4.3 Trade-Specific Metrics
- Win Rate: Percentage of profitable trades versus total trades.
- Average Win/Average Loss Ratio (Profit Factor): Measures the average size of winning trades compared to the average size of losing trades. A strategy can have a low win rate (e.g., 40%) but be highly profitable if its average win is three times larger than its average loss.
Section 5: Advanced Backtesting Considerations for Futures
When trading derivatives, particularly in the crypto space, certain advanced considerations elevate a backtest from academic exercise to practical application.
5.1 Incorporating Leverage Realistically
Leverage is a double-edged sword. A backtest must simulate trading with the *intended* leverage level, not just 1x (spot equivalent).
If a strategy uses 10x leverage, the backtest must calculate margin requirements and monitor the simulated liquidation price. A failure to model margin calls correctly can lead to an artificially profitable backtest that fails immediately upon live execution due to early liquidation.
5.2 Testing for Market Regimes
Crypto markets cycle through distinct regimes: Bull Trend, Bear Trend, and Consolidation (Ranging). A strategy that performs exceptionally well in a bull market might fail catastrophically during a prolonged consolidation phase.
Best practice involves segmenting your historical data into these regimes and testing the strategy exclusively within each segment. If a strategy only works during parabolic bull runs, it is not robust for all-weather trading.
5.3 Strategy Diversification and Arbitrage Testing
Traders often look to combine strategies or exploit temporary price discrepancies across exchanges. For instance, exploiting the difference between futures prices and spot prices, or between different futures contracts, requires specific backtesting capabilities. This is the realm of arbitrage, where speed and accuracy in data processing are vital. Understanding the mechanics of these opportunities, such as those detailed in Arbitrage Crypto Futures: मुनाफा बढ़ाने की सबसे कारगर रणनीति, demands data feeds that capture the prices on multiple exchanges simultaneously.
Section 6: The Walk-Forward Analysis: Bridging Backtesting and Live Trading
A common pitfall is "overfitting" or "curve-fitting." This happens when a trader tunes the strategy parameters (e.g., changing an RSI period from 14 to 17 because 17 looked best on the historical data) until the backtest looks perfect. This perfect past performance rarely translates to future success.
Walk-Forward Optimization (WFO) is the solution:
1. In-Sample Period (Optimization): Use the first 60% of the historical data to find the optimal parameters (e.g., determining the best RSI setting). 2. Out-of-Sample Period (Validation): Test those optimized parameters on the remaining 40% of the data that the optimization process *never saw*.
If the strategy performs well in the validation period, it suggests the parameters have genuine predictive power rather than just fitting noise in the first segment.
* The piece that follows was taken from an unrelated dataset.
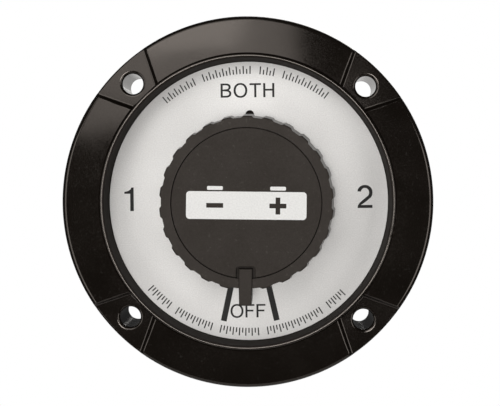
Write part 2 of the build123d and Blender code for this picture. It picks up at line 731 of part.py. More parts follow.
CONTACT_THICKNESS = FIXED_CONTACT_FRONT - FIXED_CONTACT_BACK
for name, start, end in (
    ("contact_1", TRACK_1_START, TRACK_1_END),
    ("contact_2", TRACK_2_START, TRACK_2_END),
):
    with BuildPart() as track:
        with BuildSketch(face_on(FIXED_CONTACT_BACK)):
            add(band_sketch(TRACK_INNER, TRACK_OUTER, start, end))
        extrude(amount=CONTACT_THICKNESS)
    save(track, name)


with BuildPart() as contact_common:
    with BuildSketch(face_on(FIXED_CONTACT_BACK)):
        Circle(COMMON_OUTER)
        with Locations((0, -(COMMON_INNER + STUD_CIRCLE) / 2)):
            Rectangle(COMMON_STRAP_WIDTH, STUD_CIRCLE - COMMON_INNER)
        with Locations((0, -STUD_CIRCLE)):
            Circle(COMMON_STRAP_WIDTH / 2)
        Circle(COMMON_INNER, mode=Mode.SUBTRACT)
    extrude(amount=CONTACT_THICKNESS)

save(contact_common, "contact_common")


# ---- rear cover with its barriers and stud holes

with BuildPart() as rear_cover:
    with BuildSketch(face_on(COVER_BACK)):
        Circle(COVER_RADIUS)
    extrude(amount=COVER_FRONT - COVER_BACK)
    with BuildSketch(face_on(COVER_FRONT)):
        Circle(SPIGOT_RADIUS)
    extrude(amount=SPIGOT_FRONT - COVER_FRONT)
    # barriers between the terminals
    with BuildSketch(face_on(BARRIER_BACK)):
        Circle(BARRIER_HUB_RADIUS)
        for barrier in range(STUD_COUNT):
            barrier_angle = BARRIER_START + 360 / STUD_COUNT * barrier
            with Locations(Location((*polar(BARRIER_OUTER / 2, barrier_angle), 0), barrier_angle)):
                Rectangle(BARRIER_OUTER, BARRIER_THICKNESS)
    extrude(amount=COVER_BACK - BARRIER_BACK)
    # stud holes, with pockets for the stud heads
    with BuildSketch(face_on(COVER_BACK)):
        with PolarLocations(STUD_CIRCLE, STUD_COUNT, start_angle=STUD_2_ANGLE):
            Circle(STUD_HOLE)
    extrude(amount=SPIGOT_FRONT - COVER_BACK, mode=Mode.SUBTRACT)
    with BuildSketch(face_on(SPIGOT_FRONT - STUD_HEAD_HEIGHT)):
        with PolarLocations(STUD_CIRCLE, STUD_COUNT, start_angle=STUD_2_ANGLE):
            Circle(STUD_HEAD_RADIUS + STUD_HEAD_CLEARANCE)
    extrude(amount=STUD_HEAD_HEIGHT, mode=Mode.SUBTRACT)
    # screw holes
    with BuildSketch(face_on(COVER_BACK)):
        with PolarLocations(COVER_SCREW_CIRCLE, COVER_SCREW_COUNT):
            Circle(COVER_SCREW_HOLE)
    extrude(amount=SPIGOT_FRONT - COVER_BACK, mode=Mode.SUBTRACT)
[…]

This process is repeated iteratively, "walking forward" through the data, closely mimicking how the strategy will perform in real-time.
Section 7: Practical Steps for a Beginner Backtest
For a beginner venturing into crypto futures backtesting, starting simply and incrementally adding complexity is key.
Step 1: Choose Your Platform and Data Select a popular exchange (e.g., Binance Futures) and download 3-5 years of Daily (D1) OHLCV (Open, High, Low, Close, Volume) data for BTC/USDT Perpetual. Use a platform like TradingView's Strategy Tester or a simple Python script using Pandas.
Step 2: Define a Simple Strategy Let’s use a basic Crossover Strategy:
- Long Entry: 10-Period Simple Moving Average (SMA) crosses above the 30-Period SMA.
- Short Entry: 10-Period SMA crosses below the 30-Period SMA.
- Exit: Close position at the end of the day (if no opposing signal occurs).
- Risk: No explicit stop loss initially, just a directional reversal exit.
Step 3: Execute the Initial Backtest Run the simulation. Record the raw metrics: Total Return, Number of Trades, and Max Drawdown.
Step 4: Introduce Realism (Costs) Re-run the simulation, this time adding a realistic fee structure (e.g., 0.04% taker fee on both entry and exit). Observe how the Total Return changes. If the strategy was only marginally profitable before, it might now be unprofitable—a crucial lesson.
Step 5: Analyze the Equity Curve The equity curve (a graph showing the account balance over time) is more revealing than raw numbers.
- A smooth, upward-sloping curve indicates robust performance.
- A curve with sharp, deep valleys indicates high drawdown periods.
- A curve that trends sideways for long periods suggests low expectancy during consolidation phases.
Step 6: Iterative Refinement (Optimization vs. Robustness) If the results are promising, begin minor parameter adjustments (e.g., testing 12/36 SMAs instead of 10/30). Crucially, check if the new parameters significantly alter the Max Drawdown or the overall shape of the equity curve. If a small change in input causes a massive change in output, the strategy is likely overfit and fragile.
Conclusion: From Simulation to Execution
Backtesting historical data feeds is the essential bridge between theory and profitable execution in crypto futures. It forces discipline, quantifies risk, and exposes the hidden costs of trading. A beginner must approach backtesting with skepticism, always assuming their results are too good to be true until proven otherwise through rigorous validation techniques like Walk-Forward Analysis and realistic modeling of fees and slippage.
By mastering the art of backtesting, traders move beyond hopeful guesswork and build strategies founded on statistical evidence, preparing them not only for the next bull run but also for the inevitable downturns that define long-term success in the volatile crypto markets.